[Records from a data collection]
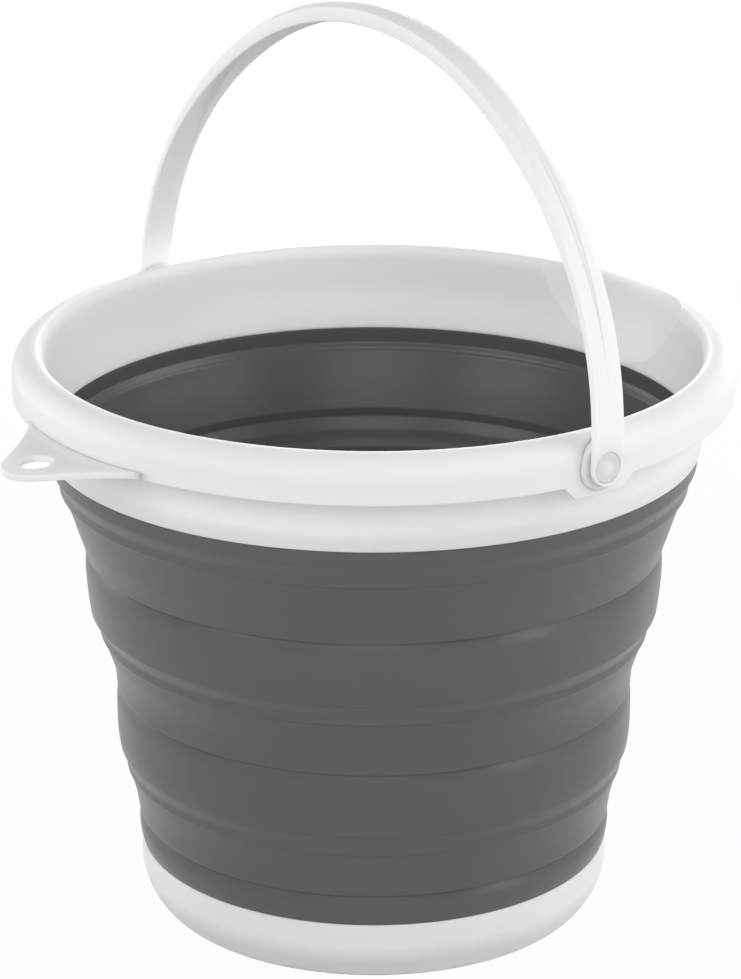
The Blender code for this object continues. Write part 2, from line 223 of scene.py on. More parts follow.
# The base stands on a ring that leaves a shallow dish under it
baseShape = {
    "radius": 103.95, "top": 28.35, "wall": 2.5, "floor": 3.0, "steps": 288, "longest": 6.0,
    "footRadius": 93.8, "footHeight": 17.6, "footPower": 1.5, "footPoints": 15,
    "ring": 86.0, "ringDepth": 0.8, "ringSlope": 1.5, "ringRoundings": (0.8, 0.6),
    "topSide": 0.9, "topChamfer": 0.25, "topRoundings": (0.4, 0.25, 0.3),
    "cornerHeight": 9.5, "cornerWidth": 5.5, "cornerRoundings": (3, 4),
}


def baseOutline(shape):
    ring = shape["ring"]
    outer = shape["radius"]
    inner = outer - shape["wall"]
    dish, footEdge = shape["ringRoundings"]
    side, chamfer, brim = shape["topRoundings"]
    wallEnd, floorEnd = shape["cornerRoundings"]
    foot = []
    for index in range(shape["footPoints"]):
        turn = math.radians(90 * index / (shape["footPoints"] - 1))
        across = math.sin(turn) ** (2 / shape["footPower"])
        up = 1 - math.cos(turn) ** (2 / shape["footPower"])
        foot.append((shape["footRadius"] + (outer - shape["footRadius"]) * across,
                     shape["footHeight"] * up, 0))
    corners = [(0, shape["ringDepth"]), (ring - shape["ringSlope"], shape["ringDepth"], dish),
               (ring, 0, footEdge)] + foot
    corners += [(outer, shape["top"] - shape["topSide"], side),
                (outer - shape["topChamfer"], shape["top"], chamfer), (inner, shape["top"], brim),
                (inner, shape["cornerHeight"], wallEnd),
                (inner - shape["cornerWidth"], shape["floor"], floorEnd), (0, shape["floor"])]
    return eased(corners, longest=shape["longest"])


base = addPiece("base_shell", spun(baseOutline(baseShape), baseShape["steps"], closed=False),
                whitePlastic)
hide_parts("base")
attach(base, "base")
print("base made")


# The bellows is one wall in three tiers, split at the step under each stiff ring.
# Each outside goes up and each inside comes down: radius, height, rounding.
# Each tier also names its two bodies and, under "bend", the heights of the fold between them.
bellowsShape = {"steps": 256, "rowGap": 1.5}
bellowsTiers = {
    "lower": {
        "nodes": ("bellows_ring_3", "bellows_fold_3"), "bodies": ("base", "ring_2"),
        "bend": (42.3, 68.0),
        "outside": [(103.55, 28.5), (104.5, 31.6, 2), (104.95, 36.4, 1.2), (104.75, 38.0, 1),
                    (103.9, 41.0, 0.8), (103.5, 42.15, 0.2), (104.85, 42.5, 0.25),
                    (105.2, 44.6, 1.2), (105.6, 47.6, 2.5), (106.4, 52.4, 2.5),
                    (107.7, 57.4, 2.5), (108.7, 61.0, 1.2), (109.3, 63.3, 0.4),
                    (110.15, 63.9, 0.3), (110.3, 67.9, 0.5), (112.0, 72.3, 0.5), (112.3, 73.3)],
        "inside": [(110.0, 73.3), (107.9, 66.0, 2), (105.7, 59.2, 0.5), (105.2, 56.4, 0.5),
                   (103.8, 52.4, 0.8), (103.1, 47.6, 2), (102.3, 41.2, 1.5), (102.5, 38.0, 2),
                   (101.9, 31.6, 1), (101.1, 28.5)],
    },
    "middle": {
        "nodes": ("bellows_ring_2", "bellows_fold_2"), "bodies": ("ring_2", "ring_1"),
        "bend": (102.2, 131.0),
        "outside": [(112.4, 73.3), (112.9, 73.7, 0.35), (113.5, 77.6, 2), (113.9, 82.0, 3),
                    (114.0, 91.6, 3), (113.95, 95.4, 1.6), (113.7, 97.4, 1), (112.9, 100.7, 0.8),
                    (112.45, 102.0, 0.2), (113.75, 102.4, 0.25), (113.9, 105.8, 2),
                    (114.5, 110.8, 2.5), (115.7, 115.6, 2.5), (117.4, 120.3, 2.5),
                    (118.7, 124.3, 1.4), (119.75, 127.4, 0.4), (120.75, 128.0, 0.3),
                    (120.95, 132.2, 0.5), (123.5, 136.7, 0.5), (123.9, 137.6)],
        "inside": [(121.7, 137.6), (119.6, 131.6, 2), (116.9, 125.3, 2), (115.0, 120.2, 0.5),
                   (114.6, 117.2, 0.5), (112.6, 112.2, 0.8), (111.4, 107.0, 2), (110.8, 99.0, 1.5),
                   (111.3, 92.0, 3), (111.2, 80.0, 3), (110.0, 73.3)],
    },
    "upper": {
        "nodes": ("bellows_ring_1", "bellows_fold_1", "bellows_top_band"),
        "bodies": ("ring_1", "rim"), "bend": (166.5, 201.0),
        "outside": [(124.1, 137.6), (124.6, 138.1, 0.35), (125.4, 144.0, 2.5), (126.0, 150.5, 3),
                    (126.4, 156.5, 2.5), (126.35, 160.2, 1.6), (126.1, 162.0, 1),
                    (125.3, 165.0, 0.8), (124.85, 166.25, 0.2), (126.45, 166.65, 0.25),
                    (127.0, 169.0, 1), (128.2, 172.9, 2.5), (129.8, 177.4, 2.5),
                    (131.3, 182.4, 2.5), (132.8, 186.9, 2.5), (134.5, 191.9, 2.5),
                    (135.7, 194.9, 0.4), (137.0, 195.5, 0.3), (137.3, 199.8, 0.5),
                    (139.9, 204.6, 0.5), (140.4, 205.8, 0.5), (140.95, 211.9, 0.4),
                    (140.7, 212.55, 0.2), (140.3, 212.6), (140.3, 218.4, 0.25),
                    (139.35, 218.5, 0.3)],
        "inside": [(139.3, 211.5, 0.5), (138.0, 209.7, 0.35), (137.75, 209.0, 0.3),
                   (136.8, 207.9, 0.5), (135.7, 204.0, 2), (134.4, 200.0, 2), (131.7, 191.9, 3),
                   (128.7, 182.6, 0.45), (128.6, 178.8, 0.5), (126.1, 173.3, 0.8),
                   (124.9, 168.4, 2), (123.5, 165.0, 1.2), (123.2, 162.0, 1.5), (123.6, 157.0, 3),
                   (122.8, 145.0, 3), (121.7, 137.6)],
    },
}


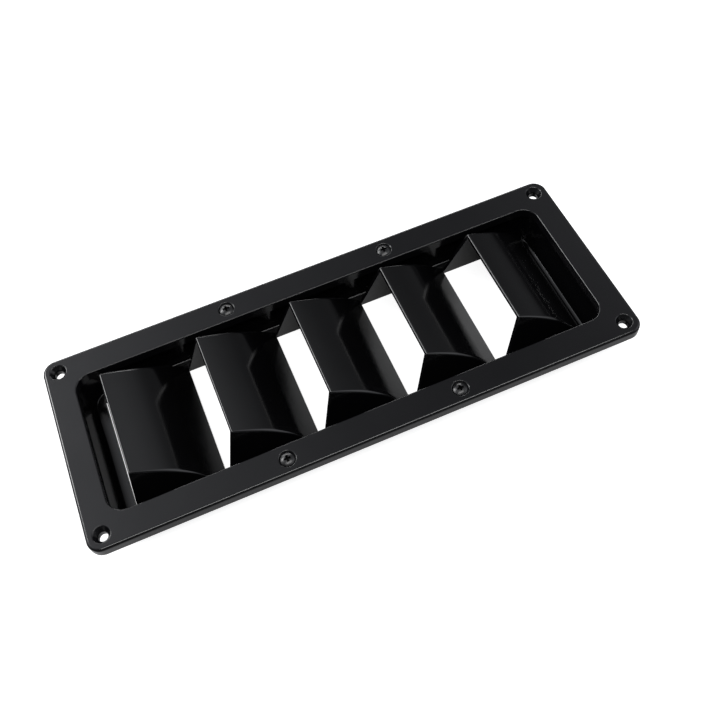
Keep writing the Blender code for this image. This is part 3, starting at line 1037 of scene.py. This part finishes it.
@dataclass
class JoiningScrew:
    """One oval-head, cross-recess screw seated in its countersink.

    Its head is a little smaller than in the solids, and its recess is shorter and deeper
    so that the cross reads dark.
    """

    flange: Flange
    place: ScrewPlace
    spot: Pair
    frame_top: float
    head_radius: float = 4.0 * MM
    crown: float = 1.3 * MM
    rim_round: float = 0.12 * MM
    length: float = 14.0 * MM
    tip_length: float = 2.5 * MM
    recess_span: float = 4.3 * MM
    recess_width: float = 1.3 * MM
    recess_depth: float = 2.6 * MM
    recess_floor_shares: Pair = (0.75, 0.9)
    point_share: float = 0.15
    head_rings: int = 14
    crown_facing: float = 0.5
    under_facing: float = -0.1

    @property
    def rim(self) -> float:
        """Height of the head's widest circle, where it nears its countersink."""
        gap = self.flange.countersink_radius - self.head_radius - SEAT_GAP * math.sqrt(2)
        return self.frame_top - gap

    def build(self) -> bpy.types.Object:
        """Model the screw.

        Returns:
            The screw as one closed solid.
        """
        shank = self.flange.shank_radius
        tip = self.frame_top - self.length
        rim = self.rim
        neck = rim - (self.head_radius - shank)
        profile = [(shank * self.point_share, tip), (shank, tip + self.tip_length),
                   (shank, neck)]
        profile += [(self.head_radius - self.rim_round, rim - self.rim_round),
                    (self.head_radius, rim)]
        bow = (self.head_radius ** 2 + self.crown ** 2) / (2 * self.crown)
        spread = math.asin(self.head_radius / bow)
        for step in range(1, self.head_rings):
            angle = spread * (1 - step / self.head_rings)
            height = rim + self.crown - bow * (1 - math.cos(angle))
            profile.append((bow * math.sin(angle), height))
        piece = turned(f"joining_screw_{self.place.value}", profile, self.spot)
        for along_x in (True, False):
            combine(piece, self.recess_cutter(rim + self.crown, along_x), "DIFFERENCE")
        finish_normals(piece)
        return piece

    def recess_cutter(self, top: float, along_x: bool) -> bpy.types.Object:
        """Make one bar of the cross recess, tapered towards its bottom.

        Args:
            top: Height of the crown.
            along_x: True for the bar along X, False for the one along Y.

        Returns:
            The cutter.
        """
        sections = []
        levels = ((self.recess_floor_shares, top - self.recess_depth),
                  ((1.0, 1.0), top + OVERCUT))
        for (long_share, wide_share), z in levels:
            half = (self.recess_span / 2 * long_share, self.recess_width / 2 * wide_share)
            if not along_x:
                half = half[::-1]
            sections.append([(self.spot[0] + x * half[0], self.spot[1] + y * half[1], z)
                             for x, y in ((-1, -1), (1, -1), (1, 1), (-1, 1))])
        return loft("recess_cutter", sections)

    def dress(self, piece: bpy.types.Object, coating: bpy.types.Material,
              recess_shade: bpy.types.Material) -> None:
        """Give the screw its black coating, with a painted shade on the faces inside the cross
        recess.

        Args:
            piece: The finished screw.
            coating: The coating of the whole screw.
            recess_shade: The painted shade for the faces inside the recess.
        """
        dress(piece, coating, f"screw_{self.place.value}")
        piece.data.materials.append(recess_shade)
        floor = self.rim + self.crown - self.recess_depth
        axis = Vector((self.spot[0], self.spot[1], 0.0))
        # Faces inside the cross recess get the painted shade.
        for face in piece.data.polygons:
            near = (face.center - axis).to_2d().length < self.recess_span / 2
            sunk = face.normal.z < self.crown_facing or face.center.z < self.rim
            above = face.normal.z > self.under_facing and face.center.z > floor - SEAT_GAP
            if near and sunk and above:
                face.material_index = 1


# Studio

@dataclass
class SoftBox:
    """One rectangular studio light, aimed at the vent."""

    name: str
    place: Point
    size: Pair
    watts: float
    aim: Point = (0.0, 0.0, 0.02)

    def build(self) -> None:
        """Hang the light and aim it."""
        lamp = bpy.data.lights.new(self.name, "AREA")
        lamp.shape = "RECTANGLE"
        lamp.size, lamp.size_y = self.size
        lamp.energy = self.watts
        light = bpy.data.objects.new(self.name, lamp)
        light.location = self.place
        towards = Vector(self.aim) - Vector(self.place)
        light.rotation_euler = towards.to_track_quat("-Z", "Y").to_euler()
        bpy.context.collection.objects.link(light)


@dataclass(frozen=True)
class WallGlow:
    """A soft patch of light on the studio's walls, as a bounce board makes it."""

    towards: Point
    strength: float
    tightness: float


@dataclass
class Studio:
    """The white table, the soft lights and the camera."""

    table_size: float = 6.0
    table_finish: WhiteTable = field(default_factory=WhiteTable)
    room_grey: float = 0.10
    room_tint: str = "#f8faff"
    backdrop: str = "#ffffff"
    skyline: Pair = (0.0, 0.09)
    glows: tuple[WallGlow, ...] = (
        WallGlow((-0.55, 0.50, 0.67), 1.35, 7.0),
        WallGlow((0.585, 0.488, 0.644), 0.50, 40.0),
        WallGlow((0.88, 0.46, 0.12), 0.06, 200.0),
        WallGlow((0.84, -0.20, 0.50), 1.3, 12.0),
    )
    camera_place: Point = (-0.0609532, -0.2509149, 0.4433840)
    camera_turn: Point = (30.62546, 3.90895, -22.68577)
    lens_mm: float = 42.70
    sensor_mm: float = 36.0
    clip_start: float = 10.0 * MM
    lights: tuple[SoftBox, ...] = (
        SoftBox("softbox_above_front", (0.05, -0.45, 1.40), (1.5, 0.3), 11.0),
        SoftBox("softbox_behind_left", (-0.78, 0.69, 0.78), (0.5, 0.4), 6.3),
        SoftBox("strip_behind", (0.10, 1.25, 0.50), (1.4, 0.2), 6.7),
    )

    def build(self) -> None:
        """Set the table, the lights, the room and the camera."""
        self.lay_table()
        for light in self.lights:
            light.build()
        self.light_room()
        self.place_camera()
        bpy.context.scene.view_settings.view_transform = "Standard"

    def lay_table(self) -> None:
        """Lay the table under the vent."""
        builder = bmesh.new()
        bmesh.ops.create_grid(builder, x_segments=1, y_segments=1, size=self.table_size / 2)
        table = new_object("table_top", builder)
        table.data.materials.append(self.table_finish.material())

    def light_room(self) -> None:
        """Fill the room with dim grey and soft glows; the camera sees plain white."""
        world = bpy.data.worlds.new("studio_room")
        bpy.context.scene.world = world
        world.use_nodes = True
        tree = world.node_tree
        tree.nodes.clear()
        way = add_node(tree, "ShaderNodeTexCoord").outputs["Generated"]
        light = self.sum_glows(tree, way)
        height = add_node(tree, "ShaderNodeSeparateXYZ", None, {0: way}).outputs["Z"]
        open_sky = add_node(tree, "ShaderNodeMapRange", {"interpolation_type": "SMOOTHSTEP"},
                            {"Value": height, "From Min": self.skyline[0],
                             "From Max": self.skyline[1]})
        room = add_node(tree, "ShaderNodeMath", {"operation": "MULTIPLY"},
                        {0: light, 1: open_sky.outputs["Result"]})
        path = add_node(tree, "ShaderNodeLightPath")
        strength = add_node(tree, "ShaderNodeMapRange", None,
                            {"Value": path.outputs["Is Camera Ray"],
                             "To Min": room.outputs[0], "To Max": 1.0})
        tint = add_node(tree, "ShaderNodeMix", {"data_type": "RGBA"},
                        {"Factor": path.outputs["Is Camera Ray"],
                         MIX_FIRST: linear(self.room_tint),
                         MIX_SECOND: linear(self.backdrop)})
        glow = add_node(tree, "ShaderNodeBackground", None,
                        {"Color": tint.outputs[MIX_RESULT],
                         "Strength": strength.outputs["Result"]})
        add_node(tree, "ShaderNodeOutputWorld", None, {"Surface": glow.outputs[0]})

    def sum_glows(self, tree: bpy.types.NodeTree,
                  way: bpy.types.NodeSocket) -> bpy.types.NodeSocket:
        """Add up the wall glows that lie in a direction.

        Args:
            tree: The world's node tree.
            way: The direction.

        Returns:
            The socket with their strength and the room's own grey.
        """
        total: bpy.types.NodeSocket | float = self.room_grey
        for wall_glow in self.glows:
            centre = Vector(wall_glow.towards).normalized()
            facing = add_node(tree, "ShaderNodeVectorMath", {"operation": "DOT_PRODUCT"},
                              {0: way, 1: centre}).outputs["Value"]
            ahead = add_node(tree, "ShaderNodeMath", {"operation": "MAXIMUM"},
                             {0: facing, 1: 0.0}).outputs[0]
            lobe = add_node(tree, "ShaderNodeMath", {"operation": "POWER"},
                            {0: ahead, 1: wall_glow.tightness}).outputs[0]
            inputs = {0: lobe, 1: wall_glow.strength, 2: total}
            total = add_node(tree, "ShaderNodeMath", {"operation": "MULTIPLY_ADD"},
                             inputs).outputs[0]
        return total

    def place_camera(self) -> None:
        """Place the camera where the photograph was taken from."""
        lens = bpy.data.cameras.new("photo_camera")
        lens.lens = self.lens_mm
        lens.sensor_width = self.sensor_mm
        lens.clip_start = self.clip_start
        camera = bpy.data.objects.new("photo_camera", lens)
        camera.location = self.camera_place
        camera.rotation_euler = tuple(math.radians(angle) for angle in self.camera_turn)
        bpy.context.collection.objects.link(camera)
        bpy.context.scene.camera = camera


def main() -> None:
    """Build the vent and its studio and report each piece."""
    logging.basicConfig(level=logging.INFO, format="%(name)s: %(message)s")
    flange = Flange()
    frame_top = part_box("front_frame")[1].z
    front = FrontFrame(flange, frame_top)
    front.dress(front.build())
    tub = LouvreTub(flange, frame_top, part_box("louvre_tub")[1].z)
    tub.dress(tub.build())
    # The second material is the painted shade for the screws' cross recesses.
    coating, recess_shade = CoatedScrewSteel().material(), RecessPaintedShade().material()
    for place, spot in zip(ScrewPlace, flange.joining_holes):
        screw = JoiningScrew(flange, place, spot, frame_top)
        screw.dress(screw.build(), coating, recess_shade)
    Studio().build()


if __name__ == "__main__":
    main()
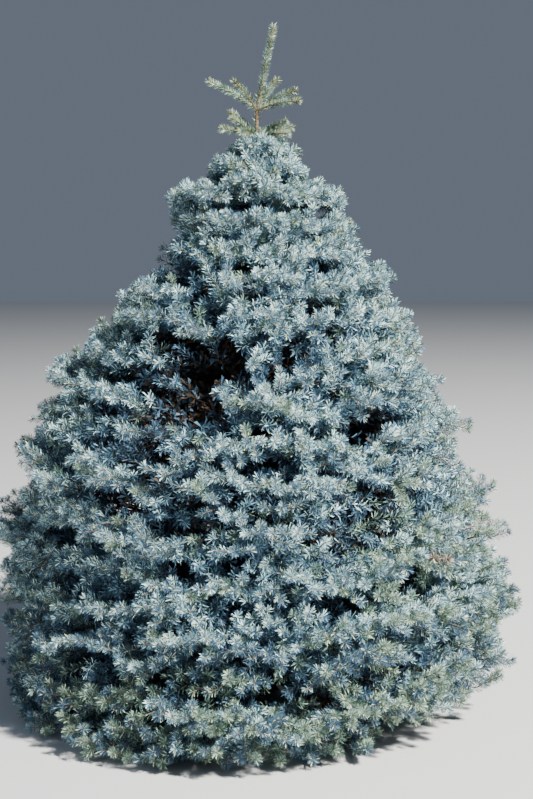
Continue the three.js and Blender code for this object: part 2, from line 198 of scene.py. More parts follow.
# hollows where the crown is open and dark: bearing in degrees, height, half their width and height, depth
hollows = [
    (-110, 1.26, 0.135, 0.06, 0.25), (-111, 1.18, 0.09, 0.045, 0.22), (-111, 1.1, 0.165, 0.062, 0.25),
    (-97, 1.22, 0.07, 0.04, 0.2), (-101, 1.09, 0.07, 0.035, 0.2), (-99, 0.755, 0.115, 0.045, 0.15),
    (-131, 0.3, 0.14, 0.045, 0.18), (-127, 0.805, 0.14, 0.055, 0.16), (-117, 0.47, 0.08, 0.03, 0.1),
    (-97, 0.625, 0.08, 0.03, 0.14), (-87, 0.26, 0.07, 0.025, 0.1), (-77, 0.35, 0.06, 0.03, 0.1),
    (-92, 1.31, 0.05, 0.03, 0.13), (-68, 0.7, 0.07, 0.035, 0.14), (-156, 0.25, 0.06, 0.06, 0.1),
    (-148, 0.63, 0.06, 0.045, 0.14), (-109, 0.83, 0.08, 0.03, 0.14), (-105, 0.32, 0.06, 0.025, 0.12),
    (-61, 1.01, 0.06, 0.04, 0.15), (-87, 0.925, 0.1, 0.035, 0.17), (-19, 0.87, 0.07, 0.035, 0.1),
    (-142, 0.95, 0.06, 0.045, 0.14), (-76, 0.76, 0.05, 0.028, 0.13), (-66, 0.77, 0.05, 0.025, 0.12),
    (-110, 1.49, 0.05, 0.03, 0.13), (-58, 1.34, 0.05, 0.03, 0.13), (-51, 1.16, 0.06, 0.028, 0.12),
    (-45, 0.84, 0.06, 0.028, 0.12), (-55, 0.9, 0.06, 0.025, 0.12), (-40, 0.75, 0.06, 0.026, 0.12),
    (-30, 0.52, 0.07, 0.028, 0.12), (-120, 0.89, 0.06, 0.03, 0.17), (-71, 0.51, 0.06, 0.045, 0.14),
    (-95, 1.16, 0.05, 0.035, 0.15), (-113, 1.51, 0.06, 0.03, 0.13), (-115, 0.86, 0.07, 0.03, 0.18),
    (-117, 1.04, 0.06, 0.035, 0.14), (-67, 0.76, 0.07, 0.035, 0.18), (-63, 0.7, 0.07, 0.035, 0.18),
    (-146, 1.19, 0.05, 0.03, 0.12), (-132, 1.08, 0.07, 0.035, 0.15), (-144, 1.04, 0.06, 0.03, 0.12),
    (-129, 1.38, 0.05, 0.03, 0.12), (-88, 0.22, 0.07, 0.035, 0.12), (-79, 1.27, 0.05, 0.03, 0.12),
    (-84, 0.65, 0.05, 0.03, 0.12), (-110, 1.05, 0.06, 0.035, 0.18), (-127, 0.99, 0.04, 0.03, 0.12),
    (-125, 1.34, 0.045, 0.028, 0.13), (-116, 1.0, 0.04, 0.025, 0.12), (-143, 1.21, 0.04, 0.03, 0.12),
    (-124, 1.18, 0.045, 0.025, 0.12), (-27, 0.05, 0.5, 0.115, 0.14), (180, 1.66, 0.25, 0.06, 0.03),
    (180, 1.55, 0.35, 0.07, 0.07), (0, 1.45, 0.3, 0.06, 0.05), (0, 1.2, 0.3, 0.045, 0.06),
    (0, 0.85, 0.3, 0.03, 0.04),
]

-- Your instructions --
Every line that holds the word "follow" counts once; state the total number of such lines and nothing else.

-- Written answer --
2